TASK PROMPT:
Every line of the material below must be repeated exactly.

STORED DATA:
● ● ● ●

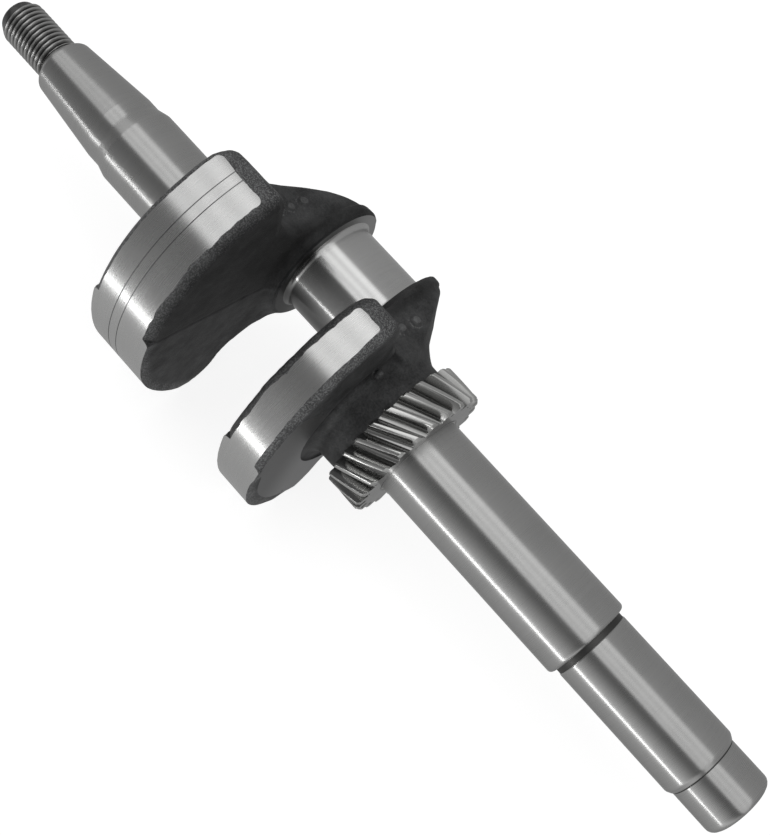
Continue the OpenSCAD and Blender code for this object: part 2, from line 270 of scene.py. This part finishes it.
def forged(name, dark, light, roughness):
    """Dark as-forged skin: grain, scale spots, lighter worn speckle near the rims, and painted shade on the
    inner faces.
    """
    material = bpy.data.materials.new(name)
    material.use_nodes = True
    n = Nodes(material.node_tree)
    grain = noise(n, (1.6, 1.6, 1.6), detail=5, rough=.65)
    patch = noise(n, (.16, .16, .16), detail=4, rough=.6)
    speck = n.ramp(noise(n, (2.6, 2.6, 2.6), detail=3, rough=.6), [(.50, 0.0), (.66, 1.0)])
    place = n("SeparateXYZ", {0: in_mm(n, (1, 1, 1))})
    y, z = place.outputs[1], place.outputs[2]
    rubbed_wear_and_highlight = n.math("MULTIPLY", n.ramp(n.math("MULTIPLY", n.radius(y, z), .02), [(.76, 0.0), (.83, 1.0)]),
                    n.ramp(n.math("MULTIPLY_ADD", y, .02, .5), [(.44, 1.0), (.56, 0.0)]))
    worn = n.math("MULTIPLY", rubbed_wear_and_highlight, n.math("MULTIPLY_ADD", speck, .85, .16))
    mixed = n.math("MULTIPLY_ADD", grain, .50, n.math("MULTIPLY", patch, .75))
    base = n.math("MULTIPLY_ADD", speck, .08, mixed)
    shade = n.ramp(n.math("ADD", base, worn),
                   [(.45, dark), (.88, light), (1.3, tuple(2.2 * c for c in light))])
    across = n.math("ABSOLUTE", place.outputs[0])
    # painted shade on the inner faces near the crankpin: the near half (z > 0) at half its colour, darker
    # still along the parting crease
    inside = n("MapRange", {0: across, 1: 16.4, 2: 18.5, 3: 1.0, 4: 0.0}).outputs[0]
    seam = n("MapRange", {0: n.math("ABSOLUTE", z), 1: .5, 2: 1.5, 3: .35, 4: 0.0}).outputs[0]
    inner_face_painted_shade = n.math("MULTIPLY", inside, n.math("ADD", seam, by_place(n, 2, (-.6, 0.0), (.6, .5))))
    shade = n("VectorMath", {0: shade, 3: n.math("SUBTRACT", 1.0, inner_face_painted_shade)}, operation="SCALE").outputs[0]
    rough = n.math("MULTIPLY_ADD", grain, .25, roughness - .12)
    height = n.math("MULTIPLY_ADD", patch, .8, grain)
    bump = n("Bump", {"Strength": .55, "Distance": .00022, "Height": height}).outputs[0]
    bsdf = n("BsdfPrincipled", {"Base Color": shade, "Metallic": .25, "Roughness": rough, "Normal": bump})
    n("OutputMaterial", {0: bsdf.outputs[0]})
    return material


# ---------------------------------------------------------------- meshes
def new_piece(name, points, faces, materials):
    mesh = bpy.data.meshes.new(name)
    mesh.from_pydata(np.asarray(points) * MM, [], faces)
    piece = bpy.data.objects.new(name, mesh)
    bpy.context.scene.collection.objects.link(piece)
    for material in materials:
        mesh.materials.append(material)
    mesh.shade_smooth()
    return piece


def ring_faces(rows, per_row, closed_rows=False):
    """Quads between rows of points that each go once around."""
    faces = []
    for i in range(rows if closed_rows else rows - 1):
        a, b = i * per_row, ((i + 1) % rows) * per_row
        faces += [(a + j, a + (j + 1) % per_row, b + (j + 1) % per_row, b + j) for j in range(per_row)]
    return faces


def lathe(name, profile, materials, segments=256, centre_y=0.0, radius=None, sharp=SHARP):
    """A closed solid turned about an axis along X. profile goes from axis to axis as (x, r), with r = 0 only
    at its ends. radius(x, r, angles) may bend a ring out of round."""
    inner = [p for p in profile if p[1] > 0]
    ends = np.array([[x, centre_y, 0] for x in (profile[0][0], profile[-1][0])])
    angles = np.arange(segments) * 2 * math.pi / segments
    points = []
    for x, r in inner:
        rr = np.full(segments, float(r)) if radius is None else radius(x, r, angles)
        ring = [np.full(segments, x), centre_y + rr * np.cos(angles), rr * np.sin(angles)]
        points.append(np.stack(ring, 1))
    points = np.concatenate(points + [ends])
    faces = ring_faces(len(inner), segments)
    first, last, base = len(points) - 2, len(points) - 1, (len(inner) - 1) * segments
    faces += [(first, (j + 1) % segments, j) for j in range(segments)]
    faces += [(last, base + j, base + (j + 1) % segments) for j in range(segments)]
    piece = new_piece(name, points, faces, materials)
    fix_normals(piece)
    piece.data.set_sharp_from_angle(angle=sharp)
    return piece


def fix_normals(piece):
    bm = bmesh.new()
    bm.from_mesh(piece.data)
    bmesh.ops.recalc_face_normals(bm, faces=bm.faces)
    bm.to_mesh(piece.data)
    bm.free()


def spread(a, b, step):
    """Stations from a to b, about step apart, both ends included."""
    n = max(1, round(abs(b - a) / step))
    return [a + (b - a) * i / n for i in range(n + 1)]


def rounded(corners, steps=5):
    """A profile from corners (x, r) or (x, r, radius). Each corner becomes an arc of its radius, with a short
    straight before and after it that keeps the shading of the long faces even."""
    points = [Vector(c[:2]) for c in corners]
    out = [tuple(points[0])]
    for before, here, after, corner in zip(points, points[1:], points[2:], corners[1:]):
        a, b = before - here, after - here
        room = min(a.length, b.length) * .42
        a.normalize()
        b.normalize()
        half = a.angle(b) / 2
        cut = min((corner[2] if len(corner) > 2 else .12) / math.tan(half), room)
        if cut < 1e-3:
            out.append(tuple(here))
            continue
        middle = here + (a + b).normalized() * (cut / math.cos(half))
        start, stop = here + a * cut, here + b * cut
        sweep = math.pi - 2 * half
        out.append(tuple(start + a * min(.12, cut)))
        for k in range(steps + 1):
            t = k / steps
            p = (start - middle) * math.sin((1 - t) * sweep) + (stop - middle) * math.sin(t * sweep)
            out.append(tuple(middle + p / math.sin(sweep)))
        out.append(tuple(stop + b * min(.12, cut)))
    out.append(tuple(points[-1]))
    return out


def boolean(piece, tool, operation):
    """Cuts a piece with a tool, keeps the result as its mesh and removes the tool."""
    modifier = piece.modifiers.new("cut", "BOOLEAN")
    modifier.operation, modifier.solver, modifier.object = operation, "MANIFOLD", tool
    deps = bpy.context.evaluated_depsgraph_get()
    mesh = bpy.data.meshes.new_from_object(piece.evaluated_get(deps))
    old = piece.data
    piece.modifiers.clear()
    name = old.name
    piece.data = mesh
    bpy.data.meshes.remove(old)
    mesh.name = name
    bpy.data.objects.remove(tool)
    mesh.shade_smooth()
    mesh.set_sharp_from_angle(angle=SHARP)


def done(piece, *nodes):
    """Fixes a finished piece to the crankshaft's one body, in place of the CAD nodes named."""
    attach(piece, "root")
    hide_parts(*nodes)


def block(outline, turn, low, high):
    """A tool to cut with: the outline (a, b) from c = low to c = high, with (a, b, c) turned to (x, y, z)."""
    count = len(outline)
    points = [tuple(turn @ Vector((a, b, c))) for c in (low, high) for a, b in outline]
    faces = ring_faces(2, count) + [tuple(range(count)), tuple(range(2 * count - 1, count - 1, -1))]
    tool = new_piece("tool", points, faces, [])
    fix_normals(tool)
    return tool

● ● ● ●

EXERCISE RESPONSE:
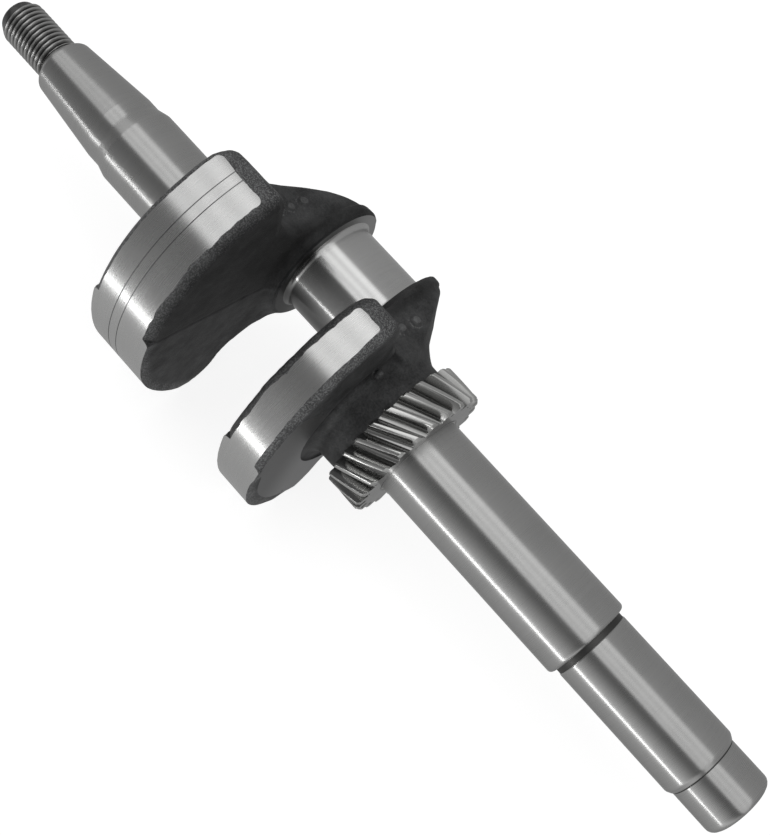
Continue the OpenSCAD and Blender code for this object: part 2, from line 270 of scene.py. This part finishes it.
def forged(name, dark, light, roughness):
    """Dark as-forged skin: grain, scale spots, lighter worn speckle near the rims, and painted shade on the
    inner faces.
    """
    material = bpy.data.materials.new(name)
    material.use_nodes = True
    n = Nodes(material.node_tree)
    grain = noise(n, (1.6, 1.6, 1.6), detail=5, rough=.65)
    patch = noise(n, (.16, .16, .16), detail=4, rough=.6)
    speck = n.ramp(noise(n, (2.6, 2.6, 2.6), detail=3, rough=.6), [(.50, 0.0), (.66, 1.0)])
    place = n("SeparateXYZ", {0: in_mm(n, (1, 1, 1))})
    y, z = place.outputs[1], place.outputs[2]
    rubbed_wear_and_highlight = n.math("MULTIPLY", n.ramp(n.math("MULTIPLY", n.radius(y, z), .02), [(.76, 0.0), (.83, 1.0)]),
                    n.ramp(n.math("MULTIPLY_ADD", y, .02, .5), [(.44, 1.0), (.56, 0.0)]))
    worn = n.math("MULTIPLY", rubbed_wear_and_highlight, n.math("MULTIPLY_ADD", speck, .85, .16))
    mixed = n.math("MULTIPLY_ADD", grain, .50, n.math("MULTIPLY", patch, .75))
    base = n.math("MULTIPLY_ADD", speck, .08, mixed)
    shade = n.ramp(n.math("ADD", base, worn),
                   [(.45, dark), (.88, light), (1.3, tuple(2.2 * c for c in light))])
    across = n.math("ABSOLUTE", place.outputs[0])
    # painted shade on the inner faces near the crankpin: the near half (z > 0) at half its colour, darker
    # still along the parting crease
    inside = n("MapRange", {0: across, 1: 16.4, 2: 18.5, 3: 1.0, 4: 0.0}).outputs[0]
    seam = n("MapRange", {0: n.math("ABSOLUTE", z), 1: .5, 2: 1.5, 3: .35, 4: 0.0}).outputs[0]
    inner_face_painted_shade = n.math("MULTIPLY", inside, n.math("ADD", seam, by_place(n, 2, (-.6, 0.0), (.6, .5))))
    shade = n("VectorMath", {0: shade, 3: n.math("SUBTRACT", 1.0, inner_face_painted_shade)}, operation="SCALE").outputs[0]
    rough = n.math("MULTIPLY_ADD", grain, .25, roughness - .12)
    height = n.math("MULTIPLY_ADD", patch, .8, grain)
    bump = n("Bump", {"Strength": .55, "Distance": .00022, "Height": height}).outputs[0]
    bsdf = n("BsdfPrincipled", {"Base Color": shade, "Metallic": .25, "Roughness": rough, "Normal": bump})
    n("OutputMaterial", {0: bsdf.outputs[0]})
    return material


# ---------------------------------------------------------------- meshes
def new_piece(name, points, faces, materials):
    mesh = bpy.data.meshes.new(name)
    mesh.from_pydata(np.asarray(points) * MM, [], faces)
    piece = bpy.data.objects.new(name, mesh)
    bpy.context.scene.collection.objects.link(piece)
    for material in materials:
        mesh.materials.append(material)
    mesh.shade_smooth()
    return piece


def ring_faces(rows, per_row, closed_rows=False):
    """Quads between rows of points that each go once around."""
    faces = []
    for i in range(rows if closed_rows else rows - 1):
        a, b = i * per_row, ((i + 1) % rows) * per_row
        faces += [(a + j, a + (j + 1) % per_row, b + (j + 1) % per_row, b + j) for j in range(per_row)]
    return faces


def lathe(name, profile, materials, segments=256, centre_y=0.0, radius=None, sharp=SHARP):
    """A closed solid turned about an axis along X. profile goes from axis to axis as (x, r), with r = 0 only
    at its ends. radius(x, r, angles) may bend a ring out of round."""
    inner = [p for p in profile if p[1] > 0]
    ends = np.array([[x, centre_y, 0] for x in (profile[0][0], profile[-1][0])])
    angles = np.arange(segments) * 2 * math.pi / segments
    points = []
    for x, r in inner:
        rr = np.full(segments, float(r)) if radius is None else radius(x, r, angles)
        ring = [np.full(segments, x), centre_y + rr * np.cos(angles), rr * np.sin(angles)]
        points.append(np.stack(ring, 1))
    points = np.concatenate(points + [ends])
    faces = ring_faces(len(inner), segments)
    first, last, base = len(points) - 2, len(points) - 1, (len(inner) - 1) * segments
    faces += [(first, (j + 1) % segments, j) for j in range(segments)]
    faces += [(last, base + j, base + (j + 1) % segments) for j in range(segments)]
    piece = new_piece(name, points, faces, materials)
    fix_normals(piece)
    piece.data.set_sharp_from_angle(angle=sharp)
    return piece


def fix_normals(piece):
    bm = bmesh.new()
    bm.from_mesh(piece.data)
    bmesh.ops.recalc_face_normals(bm, faces=bm.faces)
    bm.to_mesh(piece.data)
    bm.free()


def spread(a, b, step):
    """Stations from a to b, about step apart, both ends included."""
    n = max(1, round(abs(b - a) / step))
    return [a + (b - a) * i / n for i in range(n + 1)]


def rounded(corners, steps=5):
    """A profile from corners (x, r) or (x, r, radius). Each corner becomes an arc of its radius, with a short
    straight before and after it that keeps the shading of the long faces even."""
    points = [Vector(c[:2]) for c in corners]
    out = [tuple(points[0])]
    for before, here, after, corner in zip(points, points[1:], points[2:], corners[1:]):
        a, b = before - here, after - here
        room = min(a.length, b.length) * .42
        a.normalize()
        b.normalize()
        half = a.angle(b) / 2
        cut = min((corner[2] if len(corner) > 2 else .12) / math.tan(half), room)
        if cut < 1e-3:
            out.append(tuple(here))
            continue
        middle = here + (a + b).normalized() * (cut / math.cos(half))
        start, stop = here + a * cut, here + b * cut
        sweep = math.pi - 2 * half
        out.append(tuple(start + a * min(.12, cut)))
        for k in range(steps + 1):
            t = k / steps
            p = (start - middle) * math.sin((1 - t) * sweep) + (stop - middle) * math.sin(t * sweep)
            out.append(tuple(middle + p / math.sin(sweep)))
        out.append(tuple(stop + b * min(.12, cut)))
    out.append(tuple(points[-1]))
    return out


def boolean(piece, tool, operation):
    """Cuts a piece with a tool, keeps the result as its mesh and removes the tool."""
    modifier = piece.modifiers.new("cut", "BOOLEAN")
    modifier.operation, modifier.solver, modifier.object = operation, "MANIFOLD", tool
    deps = bpy.context.evaluated_depsgraph_get()
    mesh = bpy.data.meshes.new_from_object(piece.evaluated_get(deps))
    old = piece.data
    piece.modifiers.clear()
    name = old.name
    piece.data = mesh
    bpy.data.meshes.remove(old)
    mesh.name = name
    bpy.data.objects.remove(tool)
    mesh.shade_smooth()
    mesh.set_sharp_from_angle(angle=SHARP)


def done(piece, *nodes):
    """Fixes a finished piece to the crankshaft's one body, in place of the CAD nodes named."""
    attach(piece, "root")
    hide_parts(*nodes)


def block(outline, turn, low, high):
    """A tool to cut with: the outline (a, b) from c = low to c = high, with (a, b, c) turned to (x, y, z)."""
    count = len(outline)
    points = [tuple(turn @ Vector((a, b, c))) for c in (low, high) for a, b in outline]
    faces = ring_faces(2, count) + [tuple(range(count)), tuple(range(2 * count - 1, count - 1, -1))]
    tool = new_piece("tool", points, faces, [])
    fix_normals(tool)
    return tool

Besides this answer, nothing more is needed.